The concentration on the issue of the filmic image at documenta 14 is due to the fact that a fundamental contextual aspect of the exhibition, the view of Athens, has only been taken into consideration in the case of the work by Peter Friedl, as there is a unique contextual connection here. The majority of the works being discussed were also displayed at the exhibition locations in Athens. Or other works by the same artists were shown there. However in both Kassel and Athens, the works are situated with a reference to their locations.

 

The filmic image in the documenta 14 exhibition utilises the medial distance to establish a closeness to that which is remote temporally, spatially and contextually. In this way, a polyphony is created that confronts the established stringent narrative of art history in the modern age. The use of film in conjunction with other artistic objects opens up the exhibition space on a perspective level. The art object creates a presence, which is juxtaposed with the absence of the realities represented in film. Doing so, the individual artistic forms of film are suppressed to the benefit of the narratives established by it. For this very reason however, the much-loved film work by Roee Rosen does represent an exception to this. The piece being screened in Palais Bellevue reveals in an absurdly comic way the relationship between the Israeli refugee policy and a fetishized Dyson vacuum cleaner in an erotic operetta.
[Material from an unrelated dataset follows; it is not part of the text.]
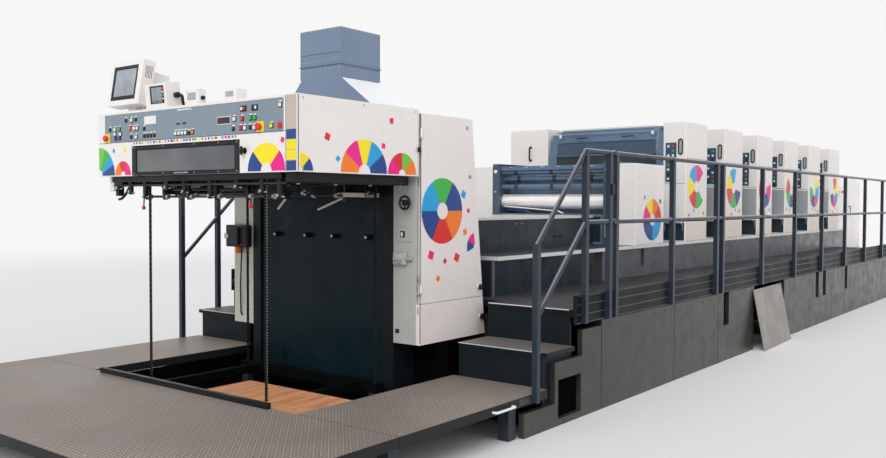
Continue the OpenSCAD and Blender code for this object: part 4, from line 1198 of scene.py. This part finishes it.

Several of the films being shown as installations, and especially those with longer screening times, do however disintegrate into small parts because they can only be viewed for a short period of time at the exhibition as a rule. This segmented and skimmed viewing occurs inevitably due to the abundance of work on display in such a large exhibition, in which the works also converge on a thematic level. This is contrasted by the attempt to give some justice to individual positions in their respective unwieldiness.